# Shocked



## RavenSophi (Feb 23, 2009)

Hi all, 

I haven't been here in a while but this was the first place I thought of when I realised I need help. 

Ever since I got Blake I have been for lack of a better word .... fanatical, when it comes to GSDs in general and specifically in keeping the breed true to the standard. I realize that some people might not agree and feel that adapting the breed will bring out other 'better' qualities or the likes. I'm not here to debate that today. 

I need to find out if it would do me any good to lodge a complaint against a WUSV affiliated club/federation or if I would just be wasting my time. To put matters into perspective for you let me explain why. I will leave out names of people and of dogs. 

A lady was selling a 6-7 month old pup from a well known and admired bloodline in our country. A two times Sieger. I didn't see the pup or the father IRL but I did see pictures of both and was amazed at the correctness of the pup's sire and all in all his whole pedigree. The decision was made to buy the pup. The day I went to pick it up I wasn't 100% sold and found that the photo was a little misleading but was willing to take the chance and was happy to own a dog with such a pedigree. We took the pup home and a few days later went to a show where we could finally see his famous sire. It was shocking. He was atleast 10cm higher than the BS, barrel chested, wrong hair texture and lenght. Again, this dog was a two time Sieger. 
I then did some research to see if he might have been entered into previous INTERNATIONAL Sieger shows and was again shocked. Our country's two time Sieger got a U at the international show.
After that I went to a few shows to have a look at the GSDs that win. Not only are they too big, they are too bulky and they have the wrong hair. Most of the ones that won or came second or third should have been disqualified immediately if you go by the BS. 
Of the ones that look like the BS says a GSD should look NONE got a place. They weren't even given a second glance. 

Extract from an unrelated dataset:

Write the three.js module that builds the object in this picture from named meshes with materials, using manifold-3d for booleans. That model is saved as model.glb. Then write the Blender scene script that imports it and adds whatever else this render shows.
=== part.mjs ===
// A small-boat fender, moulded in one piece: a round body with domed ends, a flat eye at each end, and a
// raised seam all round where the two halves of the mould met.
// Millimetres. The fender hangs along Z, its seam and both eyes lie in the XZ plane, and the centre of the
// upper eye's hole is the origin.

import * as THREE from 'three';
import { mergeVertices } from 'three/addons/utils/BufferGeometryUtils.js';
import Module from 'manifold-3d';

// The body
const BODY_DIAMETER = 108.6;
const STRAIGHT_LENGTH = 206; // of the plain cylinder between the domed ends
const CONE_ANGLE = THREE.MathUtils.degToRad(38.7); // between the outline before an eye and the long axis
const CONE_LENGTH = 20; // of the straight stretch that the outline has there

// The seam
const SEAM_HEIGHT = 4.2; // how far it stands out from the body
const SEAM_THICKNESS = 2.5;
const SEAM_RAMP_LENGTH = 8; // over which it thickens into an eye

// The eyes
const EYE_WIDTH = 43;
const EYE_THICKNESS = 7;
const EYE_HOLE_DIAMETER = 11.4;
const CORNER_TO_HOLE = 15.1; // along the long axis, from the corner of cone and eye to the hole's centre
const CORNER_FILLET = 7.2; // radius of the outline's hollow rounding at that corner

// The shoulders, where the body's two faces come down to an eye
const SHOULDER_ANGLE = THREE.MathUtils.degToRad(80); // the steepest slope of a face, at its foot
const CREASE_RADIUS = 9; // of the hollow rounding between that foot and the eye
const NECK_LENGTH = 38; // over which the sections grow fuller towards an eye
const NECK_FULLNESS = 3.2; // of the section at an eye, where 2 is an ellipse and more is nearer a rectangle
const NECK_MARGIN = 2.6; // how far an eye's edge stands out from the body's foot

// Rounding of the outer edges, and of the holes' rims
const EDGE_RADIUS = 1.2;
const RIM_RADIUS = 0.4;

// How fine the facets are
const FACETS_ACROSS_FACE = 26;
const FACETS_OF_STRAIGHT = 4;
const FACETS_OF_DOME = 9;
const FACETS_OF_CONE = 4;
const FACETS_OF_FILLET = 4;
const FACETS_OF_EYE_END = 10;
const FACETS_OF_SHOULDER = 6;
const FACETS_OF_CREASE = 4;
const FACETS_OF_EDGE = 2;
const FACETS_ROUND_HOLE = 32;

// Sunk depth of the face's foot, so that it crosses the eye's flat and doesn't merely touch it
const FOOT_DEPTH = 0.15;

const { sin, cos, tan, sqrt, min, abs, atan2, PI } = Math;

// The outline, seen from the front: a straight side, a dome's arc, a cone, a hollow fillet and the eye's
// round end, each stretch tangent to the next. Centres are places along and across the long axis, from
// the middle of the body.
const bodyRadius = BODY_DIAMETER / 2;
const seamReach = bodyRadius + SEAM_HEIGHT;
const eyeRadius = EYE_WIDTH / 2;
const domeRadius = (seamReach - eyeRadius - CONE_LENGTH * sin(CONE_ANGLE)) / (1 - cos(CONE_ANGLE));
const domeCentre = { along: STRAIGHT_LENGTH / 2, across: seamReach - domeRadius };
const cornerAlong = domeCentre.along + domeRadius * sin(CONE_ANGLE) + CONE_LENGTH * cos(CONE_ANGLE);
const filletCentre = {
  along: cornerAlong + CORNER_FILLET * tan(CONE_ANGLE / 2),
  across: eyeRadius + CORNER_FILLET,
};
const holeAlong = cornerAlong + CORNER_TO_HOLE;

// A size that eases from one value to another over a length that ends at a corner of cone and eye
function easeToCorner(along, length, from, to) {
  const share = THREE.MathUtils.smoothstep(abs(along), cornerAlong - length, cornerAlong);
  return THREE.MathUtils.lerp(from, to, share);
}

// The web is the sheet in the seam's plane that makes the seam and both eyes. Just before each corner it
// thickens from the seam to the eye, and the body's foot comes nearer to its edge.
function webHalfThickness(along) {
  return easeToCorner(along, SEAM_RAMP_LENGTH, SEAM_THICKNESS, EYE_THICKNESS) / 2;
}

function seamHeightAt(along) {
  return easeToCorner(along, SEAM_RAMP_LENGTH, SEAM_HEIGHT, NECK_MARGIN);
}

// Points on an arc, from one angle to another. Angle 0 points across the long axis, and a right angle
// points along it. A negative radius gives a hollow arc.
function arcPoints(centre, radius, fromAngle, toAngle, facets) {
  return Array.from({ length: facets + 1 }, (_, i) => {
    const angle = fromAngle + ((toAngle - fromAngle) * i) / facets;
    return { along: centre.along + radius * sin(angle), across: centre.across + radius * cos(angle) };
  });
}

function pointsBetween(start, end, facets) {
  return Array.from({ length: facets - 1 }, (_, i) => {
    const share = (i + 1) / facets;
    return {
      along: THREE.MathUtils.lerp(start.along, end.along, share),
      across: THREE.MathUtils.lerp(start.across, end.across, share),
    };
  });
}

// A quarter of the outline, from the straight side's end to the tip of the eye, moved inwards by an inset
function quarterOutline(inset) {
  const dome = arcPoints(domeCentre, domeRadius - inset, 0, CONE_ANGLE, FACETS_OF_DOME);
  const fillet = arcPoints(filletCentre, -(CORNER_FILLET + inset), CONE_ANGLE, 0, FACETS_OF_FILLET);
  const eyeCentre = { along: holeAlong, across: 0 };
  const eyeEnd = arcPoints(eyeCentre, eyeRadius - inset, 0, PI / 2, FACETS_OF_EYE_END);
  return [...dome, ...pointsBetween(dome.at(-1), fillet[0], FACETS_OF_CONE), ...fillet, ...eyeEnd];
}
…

Now I want to know. Shouldn't something be done? Can something be done? Anyone else have experience in something similar? 

Thank you.


----------



## GSDElsa (Jul 22, 2009)

I'm kind of confused as to what you'd like to lodge a complaint about? This isn't anything new and BS like this in the "show" world has been going on for a long time. To a lot of people, Sieger shows are a bit of a joke.

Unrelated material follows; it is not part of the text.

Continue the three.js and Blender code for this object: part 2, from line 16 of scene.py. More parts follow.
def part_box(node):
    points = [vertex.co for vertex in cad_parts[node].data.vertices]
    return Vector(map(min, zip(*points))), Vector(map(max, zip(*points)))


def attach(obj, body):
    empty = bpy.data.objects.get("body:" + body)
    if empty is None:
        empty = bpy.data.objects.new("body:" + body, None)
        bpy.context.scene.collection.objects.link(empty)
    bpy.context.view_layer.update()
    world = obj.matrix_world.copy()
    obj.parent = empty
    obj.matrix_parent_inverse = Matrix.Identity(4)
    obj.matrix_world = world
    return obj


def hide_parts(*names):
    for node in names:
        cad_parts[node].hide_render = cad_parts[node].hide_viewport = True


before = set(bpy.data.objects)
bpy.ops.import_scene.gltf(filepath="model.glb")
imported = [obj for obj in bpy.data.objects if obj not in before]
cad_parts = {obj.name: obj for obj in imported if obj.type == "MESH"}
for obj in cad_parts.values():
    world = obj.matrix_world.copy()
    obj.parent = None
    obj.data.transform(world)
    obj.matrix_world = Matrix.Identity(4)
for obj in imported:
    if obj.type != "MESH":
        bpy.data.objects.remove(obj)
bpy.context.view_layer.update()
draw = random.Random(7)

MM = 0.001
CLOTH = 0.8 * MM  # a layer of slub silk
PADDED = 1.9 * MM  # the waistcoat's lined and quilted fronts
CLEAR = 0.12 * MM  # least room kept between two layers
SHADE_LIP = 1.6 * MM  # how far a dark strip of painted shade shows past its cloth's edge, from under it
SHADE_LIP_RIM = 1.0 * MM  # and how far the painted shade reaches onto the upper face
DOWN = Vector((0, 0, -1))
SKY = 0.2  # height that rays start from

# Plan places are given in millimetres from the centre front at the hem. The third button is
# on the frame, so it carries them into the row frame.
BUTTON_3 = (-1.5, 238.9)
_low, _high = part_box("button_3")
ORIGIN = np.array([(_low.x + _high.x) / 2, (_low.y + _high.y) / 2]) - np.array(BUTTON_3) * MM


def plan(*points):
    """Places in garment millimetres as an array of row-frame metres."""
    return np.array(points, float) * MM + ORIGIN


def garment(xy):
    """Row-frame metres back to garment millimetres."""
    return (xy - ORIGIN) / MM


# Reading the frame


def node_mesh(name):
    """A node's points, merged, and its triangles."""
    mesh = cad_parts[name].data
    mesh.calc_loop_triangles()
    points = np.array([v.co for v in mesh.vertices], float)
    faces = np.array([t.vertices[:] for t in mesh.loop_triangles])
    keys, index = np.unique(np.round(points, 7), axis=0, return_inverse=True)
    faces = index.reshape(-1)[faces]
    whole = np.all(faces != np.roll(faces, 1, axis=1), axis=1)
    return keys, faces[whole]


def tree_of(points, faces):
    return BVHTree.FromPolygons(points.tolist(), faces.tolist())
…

Chalk it up to something you should have researched a little more and not gone by a Sieger show title when those have been viewed as a bit corrupt (some would argue something else, but from what I've seen that's what I see it as) for awhile now.

I don't really see how you were misled in any way...


----------



## RavenSophi (Feb 23, 2009)

The point is not that I was misled. The problem is that the GSD as a dog is getting bigger and bigger. The problem is that the WUSV on it's website self say that it is there to preserve the GSD. Why have a breed standard at all if it's ok to not follow it and let dogs 10cm too big or with hair to long or structural faults and messy gates win? I can then just as well take a GSD x Dobermann to a WUSV show and win.


----------



## middleofnowhere (Dec 20, 2000)

I imagine that the way to effectively change this would be to join the breed club in your country, seek to connect with other members who seem to share your concerns and collectively work together on the issue.
Hair "too long" here (in USA) isn't a disqualification or perhaps it is just that "too long" that is regarded as a serious fault may be regarded as "way too long" by some.


----------



## RavenSophi (Feb 23, 2009)

Problem is that it's one big corrupt bucked of beans unfortunately. I'm beyond the point of trying to join the club and find like minded people. I'm starting to doubt there are any.


----------



## middleofnowhere (Dec 20, 2000)

If you just want to complain, it doesn't much matter how you do it. Think about if it will make you feel good to do it, then go ahead.


----------



## codmaster (Aug 5, 2009)

It is easy to complain - much harder to do something constructive.


----------



## Liesje (Mar 4, 2007)

I have a west German show line dog and I show him WDA and UKC. He's "type-y" in that he has a lot of black, is very red, has the right coat, and has a nice west German pedigree, but he's smallish (normal to me, but maturing slowly so he is smaller than many dogs younger than him and still has a puppy look), doesn't have extreme angulation or that sunken looking croup, or the extreme roached back. But *I* like him and *I* think he fits the standard as well as any other so I show him. He actually does well at club and regional shows. At the Sieger shows there's no chance, even if he was a cookie cutter like the top winning dogs he's not from a kennel with all the money and power to heavily campaign the dog. So like middle is saying, complaining doesn't really change much even if the complaints are valid. Boycott judges and events that are being unethical and enter dogs that you truly feel are winners.

I will say that the past several shows I've been to, the judges have been VERY particular about the size and condition of the dogs. The dogs that were heavy or too large were definitely called out during their critique. My dog showed in the 12-18 month class when he was 13 months. I thought he was going to look so scrawny and place last because he is even smaller than other dogs his age, let alone being several months younger. But, he did really well and his placement was really determined by lack of ring training compared to the other dogs (let's just say I'd rather be working Schutzhund than ring training!) and the judge made no comments about him being too small. On the contrary, several other dogs were criticized for being too large or too heavy.

If I were buying a dog strictly on show rating and conformation, I'd need to see the parents first. So much can be doctored. I see pictures on the pedigree database all the time that are so obviously photoshopped (topline smoothed, color enhanced, etc). I've doctored pics of my own dogs, like removing distractions from the background, fixing glare on the eyes, erasing a white fuzzy off the black saddle, etc. It's really easy. Even with video footage you can be selective about what is show, what angles are used, etc.


----------



## RavenSophi (Feb 23, 2009)

Thank you for your input Liesje. I will take your advice to heart.


----------



## Cassidy's Mom (Mar 30, 2003)

What country are you in? You might want to put that in your profile so it shows up in your posts.


----------



## Samba (Apr 23, 2001)

Welcome to the world of dog showing!









There's a standard??


----------



## Liesje (Mar 4, 2007)

Yeah not only are there different standards based on the country or venue, but the standards are not even followed!! A dog that meets the AKC standard will probably do better showing in WDA/SV.


----------